| REQUIRED WORK |
Repeat the listing in full, exactly as it stands.

| GIVEN MATERIAL |
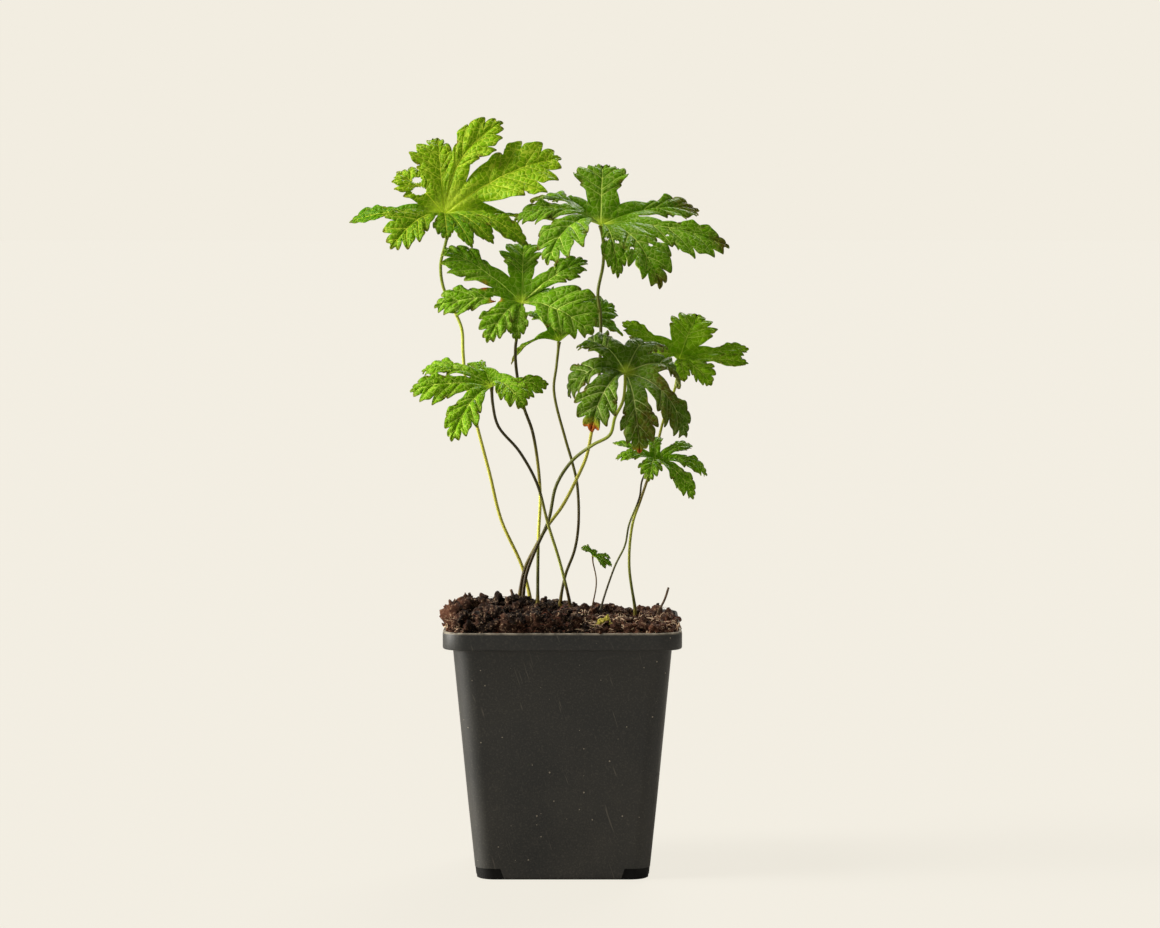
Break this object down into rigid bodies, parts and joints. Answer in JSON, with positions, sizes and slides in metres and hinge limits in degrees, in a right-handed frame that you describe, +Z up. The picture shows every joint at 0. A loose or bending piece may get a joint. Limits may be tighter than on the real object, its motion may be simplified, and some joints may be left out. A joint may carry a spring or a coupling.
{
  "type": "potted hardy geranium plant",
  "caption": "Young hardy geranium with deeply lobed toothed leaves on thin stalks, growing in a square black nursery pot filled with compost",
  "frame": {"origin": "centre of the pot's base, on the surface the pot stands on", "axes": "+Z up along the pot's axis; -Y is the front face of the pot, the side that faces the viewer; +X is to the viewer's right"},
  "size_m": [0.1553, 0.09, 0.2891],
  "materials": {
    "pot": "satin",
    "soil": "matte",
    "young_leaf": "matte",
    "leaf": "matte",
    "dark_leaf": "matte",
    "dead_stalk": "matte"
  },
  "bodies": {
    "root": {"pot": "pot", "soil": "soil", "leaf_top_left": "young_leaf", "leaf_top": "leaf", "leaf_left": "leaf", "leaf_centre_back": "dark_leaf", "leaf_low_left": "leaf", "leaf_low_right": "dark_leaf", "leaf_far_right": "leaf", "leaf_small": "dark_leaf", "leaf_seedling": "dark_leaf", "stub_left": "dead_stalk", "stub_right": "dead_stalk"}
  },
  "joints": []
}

| CORRECT RESPONSE |
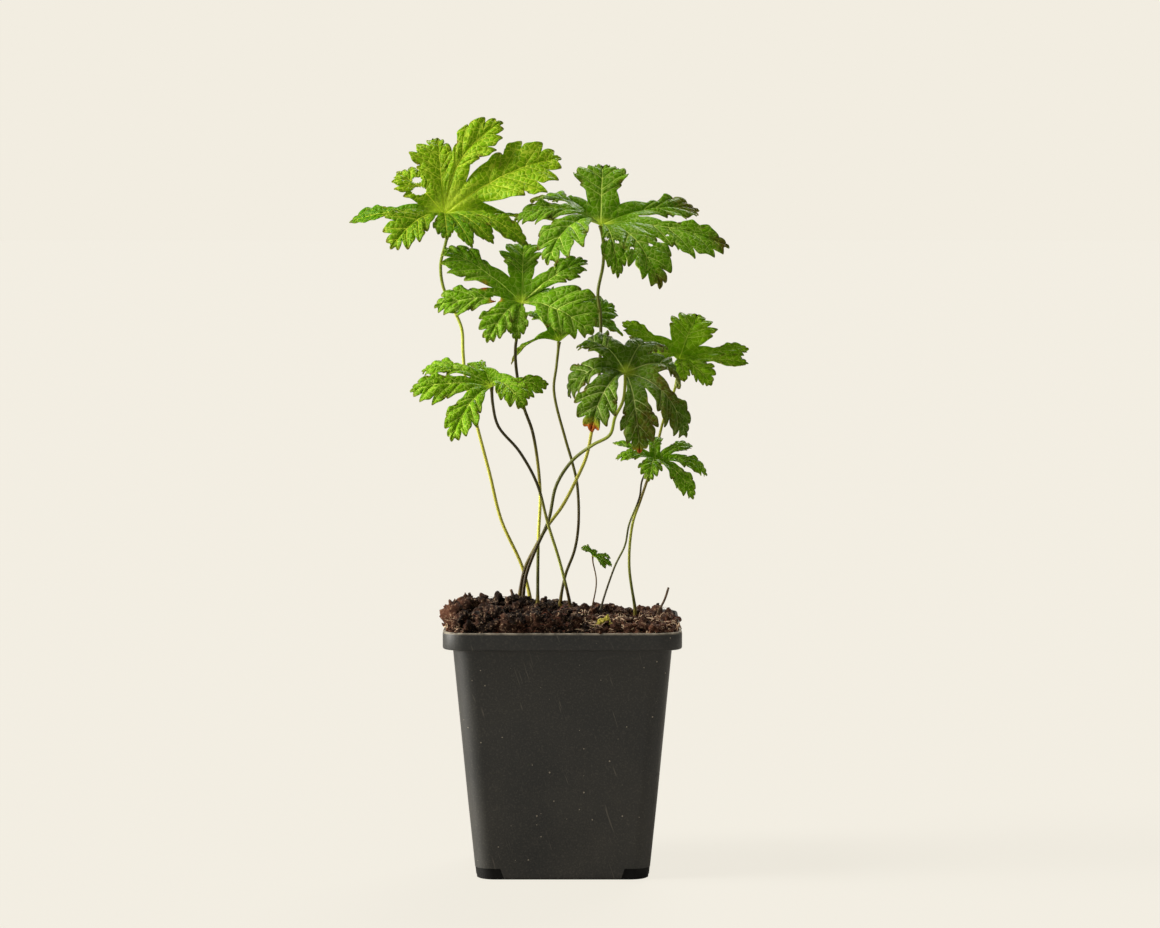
Break this object down into rigid bodies, parts and joints. Answer in JSON, with positions, sizes and slides in metres and hinge limits in degrees, in a right-handed frame that you describe, +Z up. The picture shows every joint at 0. A loose or bending piece may get a joint. Limits may be tighter than on the real object, its motion may be simplified, and some joints may be left out. A joint may carry a spring or a coupling.
{
  "type": "potted hardy geranium plant",
  "caption": "Young hardy geranium with deeply lobed toothed leaves on thin stalks, growing in a square black nursery pot filled with compost",
  "frame": {"origin": "centre of the pot's base, on the surface the pot stands on", "axes": "+Z up along the pot's axis; -Y is the front face of the pot, the side that faces the viewer; +X is to the viewer's right"},
  "size_m": [0.1553, 0.09, 0.2891],
  "materials": {
    "pot": "satin",
    "soil": "matte",
    "young_leaf": "matte",
    "leaf": "matte",
    "dark_leaf": "matte",
    "dead_stalk": "matte"
  },
  "bodies": {
    "root": {"pot": "pot", "soil": "soil", "leaf_top_left": "young_leaf", "leaf_top": "leaf", "leaf_left": "leaf", "leaf_centre_back": "dark_leaf", "leaf_low_left": "leaf", "leaf_low_right": "dark_leaf", "leaf_far_right": "leaf", "leaf_small": "dark_leaf", "leaf_seedling": "dark_leaf", "stub_left": "dead_stalk", "stub_right": "dead_stalk"}
  },
  "joints": []
}